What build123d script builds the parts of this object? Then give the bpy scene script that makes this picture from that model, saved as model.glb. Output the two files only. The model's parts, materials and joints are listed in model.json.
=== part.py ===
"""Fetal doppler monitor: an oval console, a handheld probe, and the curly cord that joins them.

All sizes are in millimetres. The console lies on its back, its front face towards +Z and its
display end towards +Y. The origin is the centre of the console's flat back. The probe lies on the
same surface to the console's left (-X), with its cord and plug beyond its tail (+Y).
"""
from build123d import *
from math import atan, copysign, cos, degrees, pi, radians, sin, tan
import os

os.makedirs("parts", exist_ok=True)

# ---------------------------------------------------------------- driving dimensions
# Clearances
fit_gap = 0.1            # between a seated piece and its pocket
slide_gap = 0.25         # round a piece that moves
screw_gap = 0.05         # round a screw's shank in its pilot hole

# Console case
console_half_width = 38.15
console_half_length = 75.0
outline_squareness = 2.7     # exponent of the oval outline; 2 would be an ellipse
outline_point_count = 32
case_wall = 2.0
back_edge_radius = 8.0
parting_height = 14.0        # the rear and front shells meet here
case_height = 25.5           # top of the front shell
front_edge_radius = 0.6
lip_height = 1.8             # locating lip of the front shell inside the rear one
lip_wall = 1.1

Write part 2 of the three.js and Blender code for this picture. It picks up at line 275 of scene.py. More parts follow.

━━━━━━━━━━

## INSTRUCTIONS FOR THE TASK
All of the records must be repeated exactly.

## RESPONSE BELOW
What build123d script builds the parts of this object? Then give the bpy scene script that makes this picture from that model, saved as model.glb. Output the two files only. The model's parts, materials and joints are listed in model.json.
=== part.py ===
"""Fetal doppler monitor: an oval console, a handheld probe, and the curly cord that joins them.

All sizes are in millimetres. The console lies on its back, its front face towards +Z and its
display end towards +Y. The origin is the centre of the console's flat back. The probe lies on the
same surface to the console's left (-X), with its cord and plug beyond its tail (+Y).
"""
from build123d import *
from math import atan, copysign, cos, degrees, pi, radians, sin, tan
import os

os.makedirs("parts", exist_ok=True)

# ---------------------------------------------------------------- driving dimensions
# Clearances
fit_gap = 0.1            # between a seated piece and its pocket
slide_gap = 0.25         # round a piece that moves
screw_gap = 0.05         # round a screw's shank in its pilot hole

# Console case
console_half_width = 38.15
console_half_length = 75.0
outline_squareness = 2.7     # exponent of the oval outline; 2 would be an ellipse
outline_point_count = 32
case_wall = 2.0
back_edge_radius = 8.0
parting_height = 14.0        # the rear and front shells meet here
case_height = 25.5           # top of the front shell
front_edge_radius = 0.6
lip_height = 1.8             # locating lip of the front shell inside the rear one
lip_wall = 1.1

Write part 2 of the three.js and Blender code for this picture. It picks up at line 275 of scene.py. More parts follow.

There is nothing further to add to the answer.